One of the best things that we can do to help us be more effective, is to reduce what we do. There is so much in modern day life that can take up our time. Trying to remember to do all the things we need to become who we want to be can be daunting. There are plenty of thing in our life that want our attention, but don’t really bring much value to us. When we take the time to figure out what is truly essential we will also get a lot more done on the things that truly matter.
Are there things you can remove from your life because they bring little value or take up your energy for other more important things?

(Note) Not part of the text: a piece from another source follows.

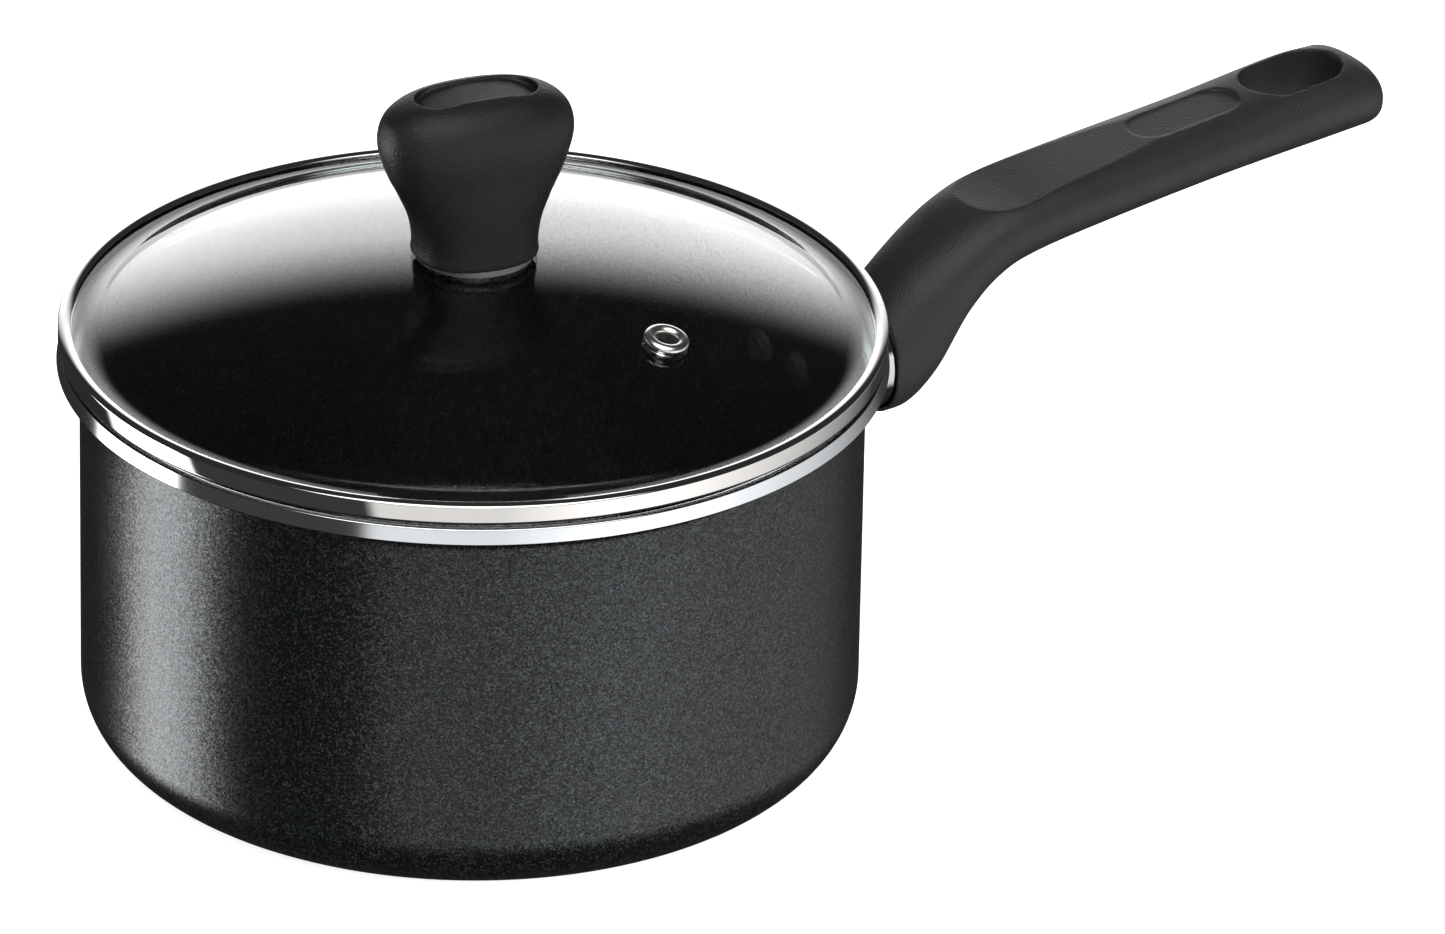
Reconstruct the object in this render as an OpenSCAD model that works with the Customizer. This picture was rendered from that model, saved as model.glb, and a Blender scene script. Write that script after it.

What holds value is totally up to you, but for me, things that help you physically and mentally, or help you connect with or serve others are things that should be a priority. For example, as much as I enjoy video games and shows on Netflix, I make sure that I don’t waste too much time on them so that I have energy to work on the things that are really important to me.
So the real question is, what are you doing each and every day to apply what you know? Are you practicing meditation and writing in your journal? Are you aware of the thoughts in your own mind and recognizing when you fall into thinking traps like catastrophizing or all or nothing thinking? Are you being mindful about how you treat other people? It’s creating systems that help you achieve these small things that you do every day that lead you to a better life.
Just as wiping down the counters or making your bed or vacuuming the floors helps keep a house tidy, it’s the little things that keep us on the path to improvement. It’s being aware of your moods. It’s making sure that you are taking care of your health. It’s practicing mindfulness and making intentional choices each and every day that helps you progress. The little things are far more powerful to improving your life over the long term than grand gestures.